Answer: It does not increase the inherent quality of the image, create new information, or restore the original image.
Question: Give a concise definition of image enhancement.
Answer: Selective enhancement of some image features at the expense of others to improve subjective impression and information use.
Question: Name common categories of contrast enhancement techniques listed.
Answer: Brightness and contrast transforms, false and pseudo-coloring, histogram equalization, and white correction.
Question: What is contrast resolution and what does it depend on?
Answer: Contrast resolution is the minimum distance of adjacent quantization levels and depends on intensity range and bit depth.
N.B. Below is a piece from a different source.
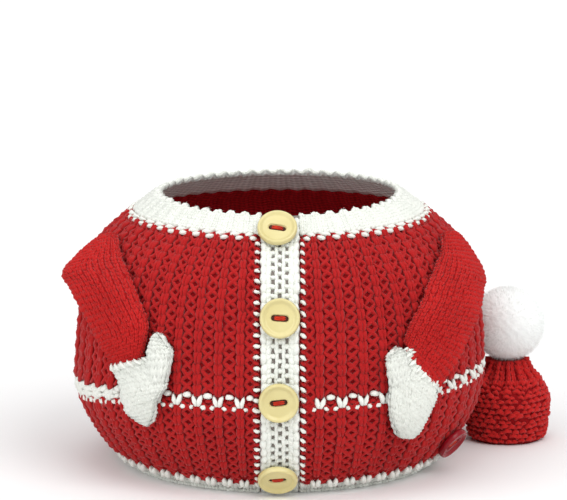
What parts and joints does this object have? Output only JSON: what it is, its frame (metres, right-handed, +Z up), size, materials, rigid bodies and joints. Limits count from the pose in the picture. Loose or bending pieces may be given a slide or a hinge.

Question: How is overall image contrast commonly quantified in the slides?
Answer: By RMS (root mean square) of intensities and by Michelson contrast (Imax−Imin)/(Imax+Imin).
Question: What is the trade-off inherent in contrast enhancement methods?
Answer: They increase contrast in a specific intensity range at the expense of other ranges and do not add new information.
Question: What form do most contrast enhancement operators take?
Answer: Point-wise nonlinear isoplanar operators, often implemented via a transformation function or look-up table.
Question: Write the basic linear transformations used for brightness and contrast in images.
Answer: Additive brightness: g = f + b; Multiplicative contrast: g = f · k; Combined linear: g = f · k + b.
Question: How are linear transformations implemented in discrete images?
Answer: By using a Look-Up-Table mapping each input gray level to an output gray level.